Odyssey is at once a serious contribution to American theater and a treatise on the twisted cultural zeitgeist of our time in which paramilitary “patriots” on the Arizona border are free to moon and gush over movies like La Bamba and Coco one night then patrol the desert with automatic weapons, sniper rifles and night-vision binoculars trained on unarmed innocents the next.
It moves us to consider why the elite cultural arbiters from The New Yorker to the Beverly Hills bungalows—where the biggest Hollywood deals happen—are so reluctant to acknowledge Culture Clash as intellectual and creative equals to The Groundlings or SNL at their Second City or Manhattan best. If we can appreciate and fall in love with a film like Coco, an aesthetic marvel that dresses an admirable plea for tolerance and compassion in the vivid hues of an undeniably Mexican Día de Los Muertos tradition, enough to make it the commercial juggernaut it has become, shouldn’t we also determine or designate more of the stories and narratives that are green-lit or fast-tracked?

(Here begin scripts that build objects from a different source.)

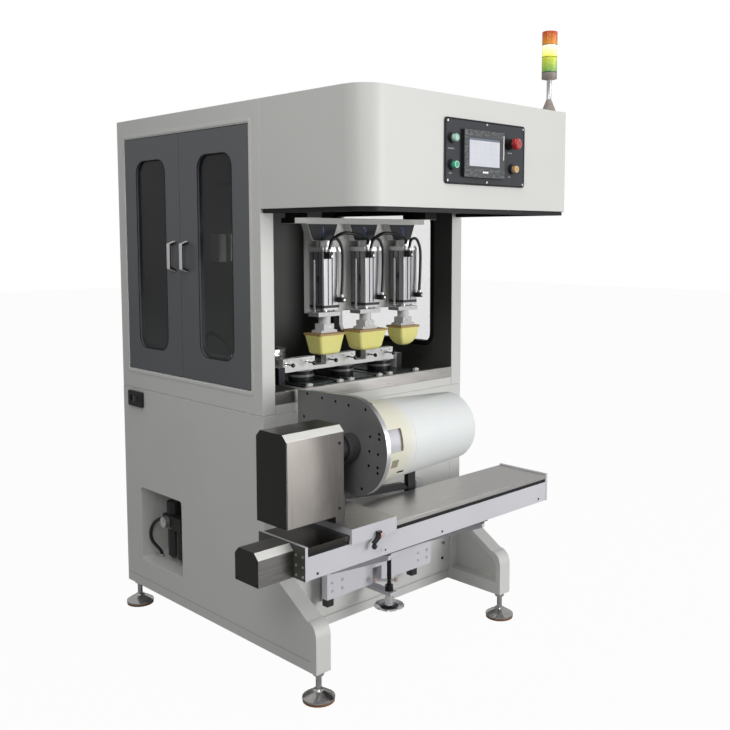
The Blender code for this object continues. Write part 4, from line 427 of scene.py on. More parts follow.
def plate(axis, level, spans, rise, radius=0.0, ring=0.0, steps=5):
    """A flat plate square to an axis, with round corners, or a ring of that outline."""
    a_low, a_high, b_low, b_high = spans
    bare()
    bpy.ops.mesh.primitive_plane_add(size=1)
    thing = bpy.context.object
    thing.scale = (a_high - a_low, b_high - b_low, 1)
    bpy.ops.object.transform_apply(scale=True)
    editing(True)
    if radius:
        bpy.ops.mesh.select_all(action="SELECT")
        bpy.ops.mesh.bevel(offset=radius, segments=steps, affect="VERTICES")
    bpy.ops.mesh.select_all(action="SELECT")
    if ring:
        bpy.ops.mesh.inset(thickness=ring)
        bpy.ops.mesh.delete(type="FACE")
        bpy.ops.mesh.select_all(action="SELECT")
    bpy.ops.mesh.extrude_region_move(TRANSFORM_OT_translate={"value": (0, 0, rise)})
    bpy.ops.mesh.select_all(action="SELECT")
    bpy.ops.mesh.normals_make_consistent(inside=False)
    editing(False)
    thing.data.transform(
        SPREADS[axis] @ Matrix.Translation(((a_low + a_high) / 2, (b_low + b_high) / 2, 0)))
    shift = {"X": (level, 0, 0), "Y": (0, level, 0), "Z": (0, 0, level)}[axis]
    thing.data.transform(Matrix.Translation(shift))
    return thing


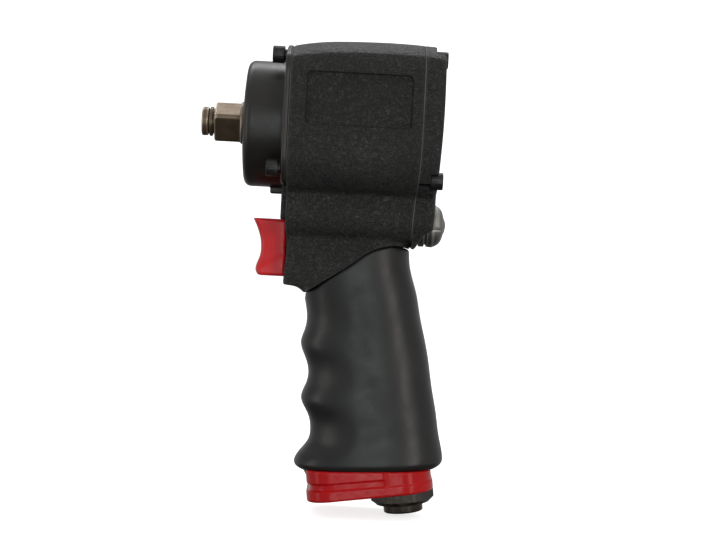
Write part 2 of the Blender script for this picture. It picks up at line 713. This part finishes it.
def ear_frame(y, z, sy, sz):
    """Distances from a screw: outwards along the line from the drive axis, and across that line."""
    reach = math.hypot(sy, sz)
    return (y * sy + z * sz) / reach - reach, (y * sz - z * sy) / reach


def hammer_case_field(x, y, z):
    r = np.hypot(y, z)
    body = corner(r - NOSE_RADIUS, NOSE_FACE(r) - x, 2.6)
    body = np.maximum(body, x - SPIGOT_END)
    outline = meet(housing_section(y, z, FLANGE_TOP) + 0.25, FLANGE_BOTTOM - z, 3.0)
    flange = corner(outline, slab(x, *FLANGE), 0.55)
    lug = box(x, y, z, ((29.8, 36), (-3.2, 3.2), (-28.9, -24)), 0.8)
    return join(join(body, flange, 1.2), lug, 0.8)


def hammer_case():
    piece = shell("hammer_case_shell", hammer_case_field, (17, -34, -30), (SPIGOT_END, 34, 34), 0.5)
    cutters = [cylinder(10, 25, 9.6), cylinder(17.9, 50, 12.3)]
    inner, outer = HAMMER_ROOM
    room = [(23.5, inner), (23.5, outer), (44, outer), (44, inner)]
    cutters += [turned("cutter", room, 64, closed=True), cylinder(33, 44, inner + 0.3)]
    cutters += [cylinder(32, 38, SCREW_HOLE, y, z, 32) for y, z in FRONT_SCREWS]
    carve(piece, cutters)
    finish(piece, "nose_paint", "housing", "hammer_case")


# ------------------------ rear cover
COVER_REAR = Curve((-46, 97.6), (-40, 98.1), (-30, 98.5), (-16, 98.9), (-3, 99.5), (20, 99.6),
                   (34, 99.3))
COVER_HEEL = Curve((86, -49.8), (89.3, -49.2), (91.0, -48.4), (92.6, -45.8), (94.8, -42.6),
                   (96.6, -41.5), (100, -41.2))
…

The familiar “We love you! We think you’re great! We get it! But you know as well as we do that it has to play in Peoria. Sorry...” rote response at pitch meetings is tired and no longer tenable. Excuse me, Mr. Producer, but Coco, like, killed it in Peoria.
While we should absolutely support and congratulate Pixar’s Latino cultural consultants, Culture Clash and the other world-class theatrical ensembles that participated in the “Encuentro,” giving life to a dazzling kaleidoscope of voices and stories, deserve similar applause. They remind us to challenge outmoded polarities and false dichotomies which continue to fuel fear and hate. And they suggest it is equally imperative to confront benign or blithe dismissal, the endemic but no-less denigrating default regard for Latinos in the U.S.
When we finally—as Culture Clash has done—find the nerve to do exactly that, with our voices and visions amplified on stages and on screens and on museum walls we have both a right and an obligation to occupy, the odyssey we have all undertaken together as children of the Americas will be more rewarding for it.